Digital Fashion Weeks Are Here: Have You RSVPed? | BoF Professional, The Week Ahead
THE CHEAT SHEET
The Digital Fashion Week Experiment Continues
- Paris will “host” digital haute couture shows from July 6-8 and men’s shows starting July 9
- Digital fashion events in London and elsewhere haven’t generated nearly as much attention as in-person shows
- Paris Fashion Week plans to move forward as scheduled in September, potentially with live audiences
This week, Paris will host an extremely niche digital short film festival and call it fashion week. Every participating brand has its own plan, whether it’s Iris van Herpen‘s “mixed-reality experience” or Valentino promising to reveal the “inspiration” for its actual show, which will be in Rome later this month. The creative vocabulary brands are using obscures the fact that most probably have no idea how to replicate the excitement of a live fashion show for an online audience. Behind the scenes, less-flashy digital tools that connect designers with buyers are proving more successful at replacing fashion week’s more overtly commercial aspects.
The industry’s pandemic-era track record is uninspiring: a Chanel cruise show struck some critics as a glorified ad campaign rather than a must-see event, and the all-digital London Fashion Week last month saw social media engagement plunge 55 percent from January, according to Launchmetrics. A few brands, including Dior, Zegna and Burberry, are promising an elevated experience later this summer, but it’s not hard to see why the industry wants to barrel ahead with live, in-person shows in September.
The Bottom Line: If the upcoming digital shows in Paris and Milan flop, brands like Off-White and Saint Laurent that opted to stay off the schedule entirely will look smart.

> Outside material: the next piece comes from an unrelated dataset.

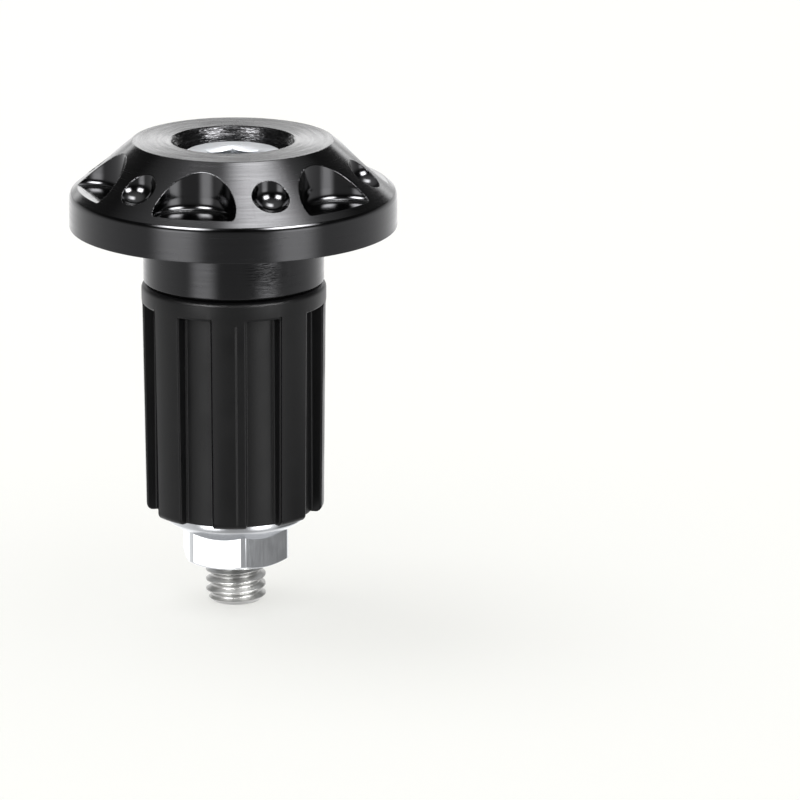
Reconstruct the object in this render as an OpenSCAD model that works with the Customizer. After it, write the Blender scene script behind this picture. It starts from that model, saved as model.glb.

Assuming a coronavirus vaccine is developed this winter and there’s no second wave — two big ifs — the best strategy may be to simply pretend this digital interlude never happened.

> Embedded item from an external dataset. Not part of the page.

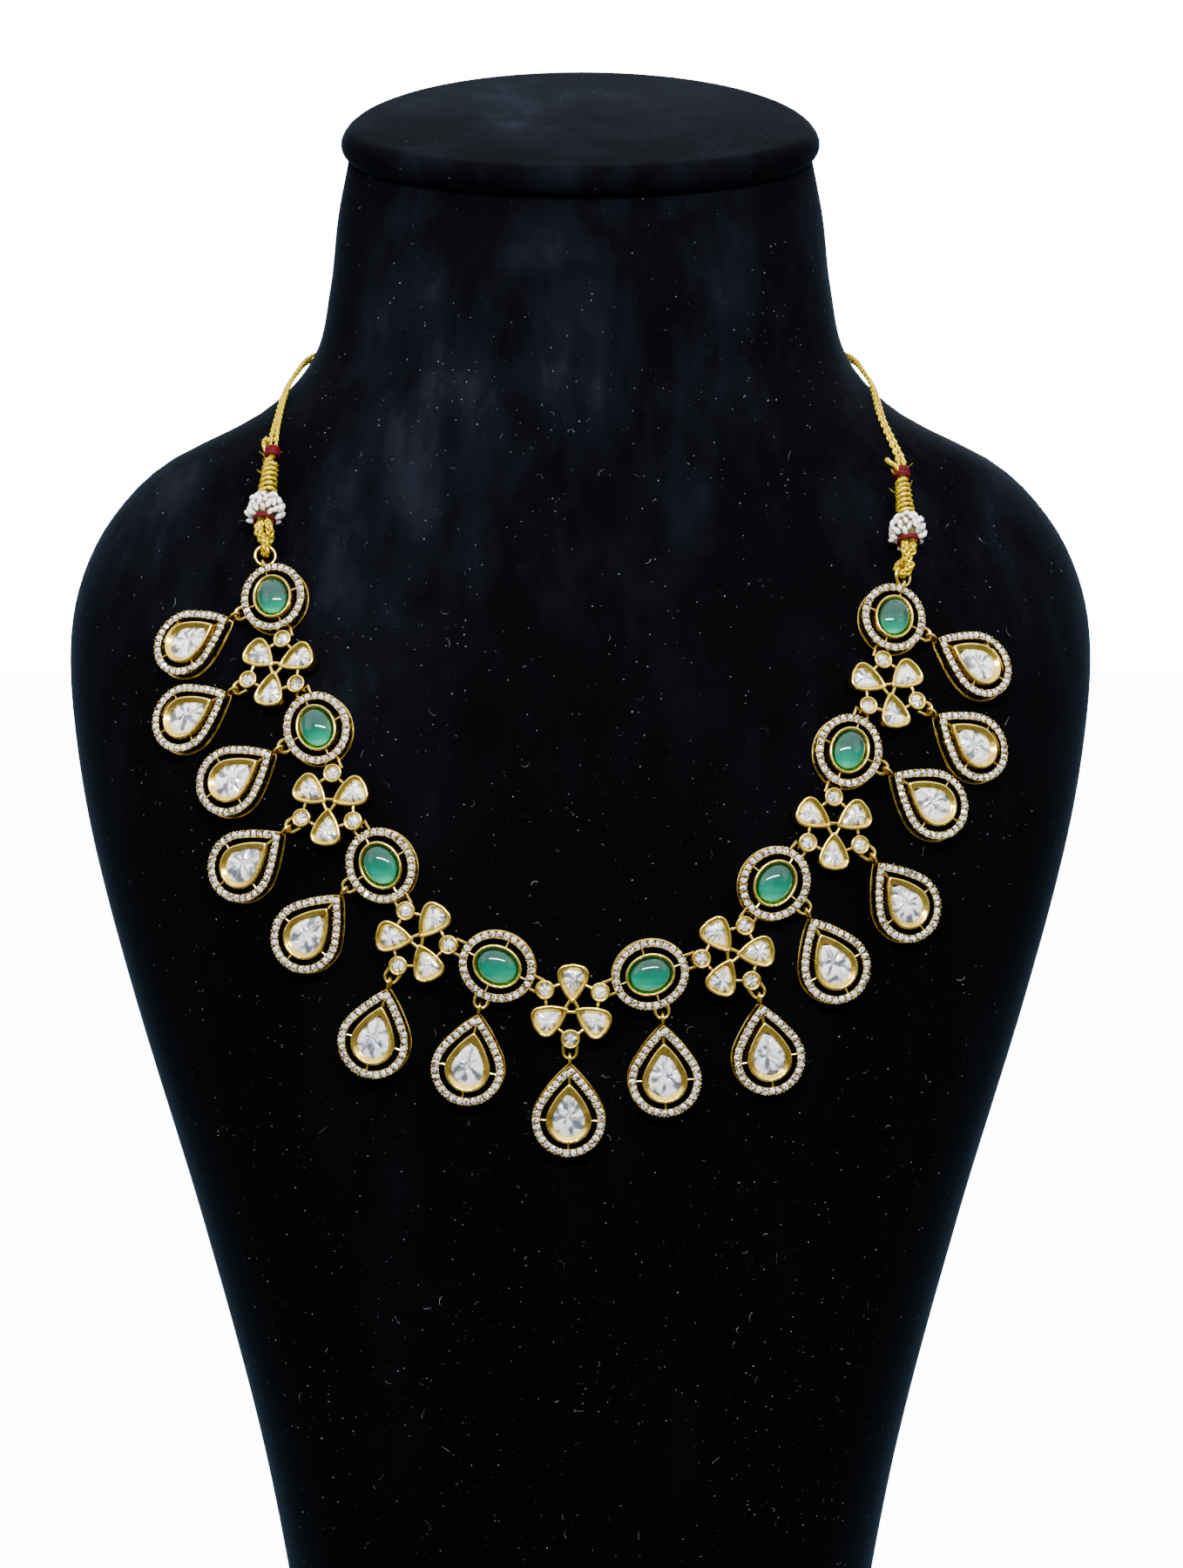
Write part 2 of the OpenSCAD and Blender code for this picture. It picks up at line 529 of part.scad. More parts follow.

The Facebook Boycott Begins
- Levi’s, Eileen Fisher and The North Face are among the fashion brands pulling ads from Facebook and Instagram in July
- Companies are responding to consumer pressure to boycott social media platforms that fail to police hate speech
- Facebook CEO Mark Zuckerberg has remained defiant, predicting advertisers “will be back on the platform soon enough“
Starting late last week, some of the most prolific advertisers on Facebook and Instagram went dark. Brands like Madewell, Levi’s and Patagonia that have joined a rapidly growing boycott are responding to consumer pressure to put their money behind their professed support for the Black Lives Matter protests. It’s too soon to claim victory, however. While the companies that have signed onto the boycott rank among the biggest advertisers on social media, the vast majority of Facebook’s revenue comes from small brands. Few in that camp have pulled their marketing; many can’t afford to, as they rely on Instagram and Facebook exclusively for customer acquisition. It will take overwhelming consumer pressure to convince this group to join the boycott.
The Bottom Line: Many brands are reluctant to pull ads from Facebook because they perceive a lack of alternatives; other social networks have the same problems with hate speech, and other channels are too expensive. For the boycott to succeed, participants must show it’s possible to walk away from social media and survive.

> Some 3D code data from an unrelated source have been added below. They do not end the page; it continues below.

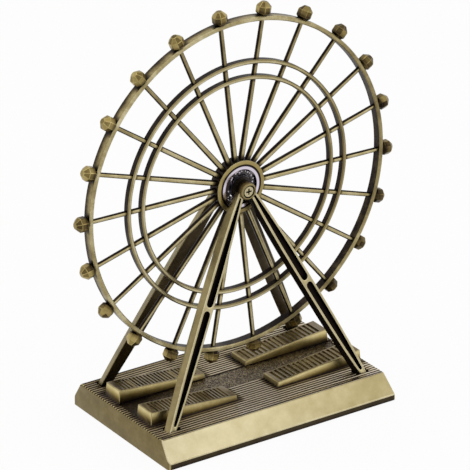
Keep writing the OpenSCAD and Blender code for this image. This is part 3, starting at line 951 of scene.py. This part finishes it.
class Tree:
    """A Geometry Nodes tree with named inputs, built from a list of (name, kind, default)."""

    def __init__(self, name, sockets):
        self.group = bpy.data.node_groups.new(name, "GeometryNodeTree")
        face = self.group.interface
        face.new_socket("Geometry", in_out="OUTPUT", socket_type="NodeSocketGeometry")
        self.ids = {}
        for label, kind, default in sockets:
            socket = face.new_socket(label, in_out="INPUT", socket_type=kind)
            if default is not None:
                socket.default_value = default
            self.ids[label] = socket.identifier
        self.inputs = self.group.nodes.new("NodeGroupInput").outputs
        self.out = self.group.nodes.new("NodeGroupOutput")

    def add(self, kind, props=None, **inputs):
        return add(self.group, kind, props, **inputs)

    def calc(self, op, *values):
        return calc(self.group, op, *values)

    def vector(self, x=0.0, y=0.0, z=0.0):
        return self.add("ShaderNodeCombineXYZ", X=x, Y=y, Z=z).outputs[0]

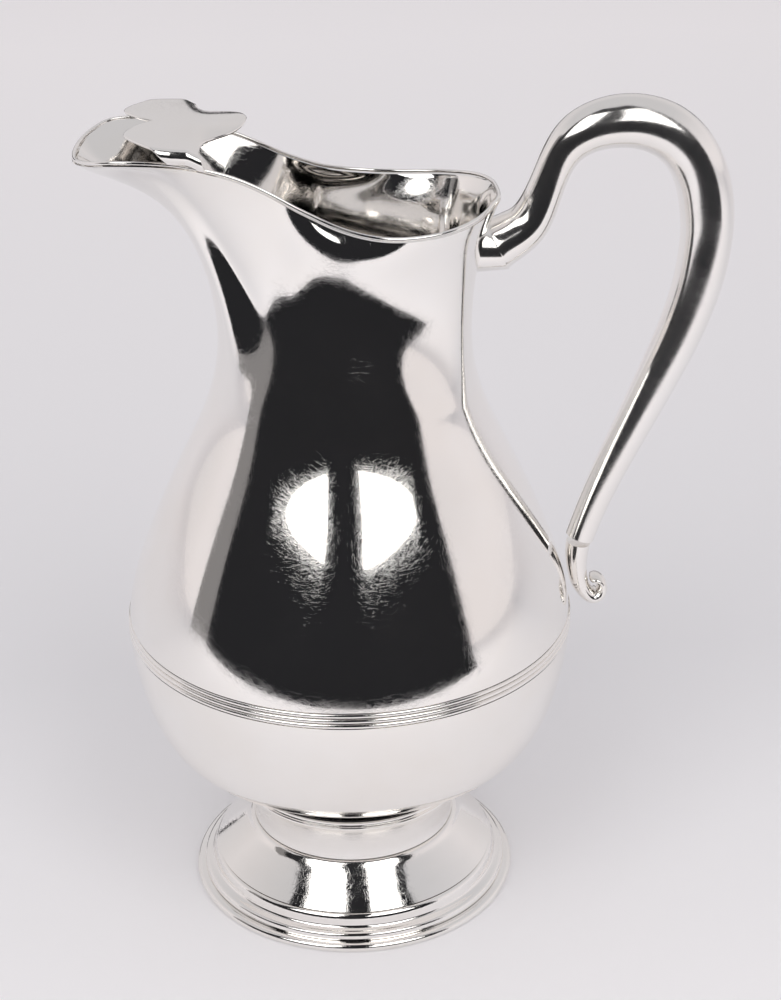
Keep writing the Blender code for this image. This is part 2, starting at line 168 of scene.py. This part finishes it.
def rim_curve():
    """The mouth's edge as a closed smooth curve of the angle round the body."""
    pts = np.array(RIM)
    run = np.concatenate([[0.0], np.cumsum(np.linalg.norm(np.diff(pts, axis=0), axis=1))])
    turn = 0.5 * math.pi * run / run[-1] + 0.5 * np.arctan2(pts[:, 1], pts[:, 0])
    loop = np.vstack([pts, pts[1:-1][::-1] * [1, -1, 1]])
    angle = np.concatenate([turn, 2 * math.pi - turn[1:-1][::-1]])
    loop = np.vstack([loop[-5:], loop, loop[:6]])
    angle = np.concatenate([angle[-5:] - 2 * math.pi, angle, angle[:6] + 2 * math.pi])
    return spline(angle, loop)


body_radius = spline([z for z, r in BODY], [r for z, r in BODY])
rim = rim_curve()


def rim_frame(theta):
    """Point, tangent and level outward normal of the rim."""
    point = rim(theta)
    tangent = rim(theta, 1)
    tangent = tangent / np.linalg.norm(tangent, axis=1)[:, None]
    normal = np.stack([tangent[:, 1], -tangent[:, 0], 0 * theta], -1)
    normal = normal / np.linalg.norm(normal, axis=1)[:, None]
    return point, tangent, normal


def neck_surface(theta, u):
    """Outside of the sheet from the neck circle (u = 0) to the mouth (u = 1)."""
    up = np.array([0.0, 0.0, 1.0])
    out = np.stack([np.cos(theta), np.sin(theta), 0 * theta], -1)
    r0, r1, r2 = (float(body_radius(NECK_Z, k)) for k in range(3))
    h0 = keyed(theta, *START_PULL)[:, None]
    h1 = keyed(theta, *END_PULL)[:, None]
    flare = np.radians(keyed(theta, *FLARE_DEG))[:, None]
    curl = keyed(theta, *END_CURL)[:, None]
    waist = keyed(theta, *WAIST)[:, None]
    p1, _, n = rim_frame(theta)
    p1 = p1 + 0.5 * WALL * n - EDGE_DROP * up
    p0 = r0 * out + NECK_Z * up
    d0 = h0 * (r1 * out + up)
    a0 = h0 ** 2 * r2 * out
    d1 = h1 * (np.sin(flare) * n + np.cos(flare) * up)
    a1 = curl * (np.cos(flare) * n - np.sin(flare) * up)
    u = np.asarray(u, float)[:, None, None]
    return ((1 - 10 * u ** 3 + 15 * u ** 4 - 6 * u ** 5) * p0
            + (u - 6 * u ** 3 + 8 * u ** 4 - 3 * u ** 5) * d0
            + (u ** 2 - 3 * u ** 3 + 3 * u ** 4 - u ** 5) * 0.5 * a0
            + (u ** 3 - 2 * u ** 4 + u ** 5) * 0.5 * a1
            + (-4 * u ** 3 + 7 * u ** 4 - 3 * u ** 5) * d1
            + (10 * u ** 3 - 15 * u ** 4 + 6 * u ** 5) * p1
            + 64 * u ** 3 * (1 - u) ** 3 * waist * out)


def refine(outline, parts=6, corner_deg=52):
    """Round a closed outline off with a smooth curve, except at its sharp corners."""
    pts = np.array(outline, float)
    n = len(pts)
    edge = np.roll(pts, -1, axis=0) - pts
    size = np.linalg.norm(edge, axis=1)
    tangent = np.zeros((n, 2, 2))
    for i in range(n):
        a = edge[i - 1] / size[i - 1]
        b = edge[i] / size[i]
        if math.degrees(math.acos(max(-1.0, min(1.0, float(a @ b))))) > corner_deg:
            tangent[i] = a, b
        else:
            mean = a * size[i] + b * size[i - 1]
            tangent[i] = mean / np.linalg.norm(mean)
    out = []
    for i in range(n):
        j = (i + 1) % n
        for u in np.arange(parts) / parts:
            h = (2 * u ** 3 - 3 * u ** 2 + 1, u ** 3 - 2 * u ** 2 + u,
                 3 * u ** 2 - 2 * u ** 3, u ** 3 - u ** 2)
            out.append(h[0] * pts[i] + h[1] * size[i] * tangent[i, 1]
                       + h[2] * pts[j] + h[3] * size[i] * tangent[j, 0])
    return [tuple(p) for p in out]


# ---------------------------------------------------------------- mesh helpers
def mesh_object(name, verts, faces, smooth_deg):
    """A mesh from points in millimetres from the body's axis."""
    points = (np.asarray(verts, float) + [AXIS_X, 0, 0]) * MM
    mesh = bpy.data.meshes.new(name)
    mesh.from_pydata(points.tolist(), [], faces)
    mesh.validate()
    mesh.shade_smooth()
    mesh.set_sharp_from_angle(angle=math.radians(smooth_deg))
    obj = bpy.data.objects.new(name, mesh)
    bpy.context.scene.collection.objects.link(obj)
    return obj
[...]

The Pandemic’s Economic Second Wave Arrives
- Harrods, Macy’s, Nordstrom and Fossil are among the brands and retailers announcing layoffs recently
- An initial burst of economic activity after lockdowns lifted is sputtering, particularly in the US where new Covid-19 cases are surging
The latest monthly jobs report from the US Labour Department at first glance was full of good news: the economy added nearly 5 million jobs in June, and the unemployment rate fell for a second consecutive month. But the data was already outdated by the time it was released. A spike in coronavirus cases has forced many states to backtrack on reopening, and foot traffic has begun to slip at retailers like Macy’s and T.J. Maxx, after climbing steadily for weeks, according to Placer.ai.
Retailers have also begun making painful adjustments to prepare for a protracted economic downturn. The first wave of layoffs in March was a knee-jerk response to store closings, and many of those workers are among the 4.8 million who found jobs in June when lockdowns lifted. The cuts happening now are more permanent, including both corporate employees and workers in stores that may never reopen. Macy’s announced layoffs after reporting a $3.6 billion loss in the first quarter. But even Nike, a relative winner during the pandemic, says it will cut jobs as it invests in a more digital approach.
The Bottom Line: The layoffs, store closures and other cuts announced in the coming weeks will help determine the shape of the economic recovery.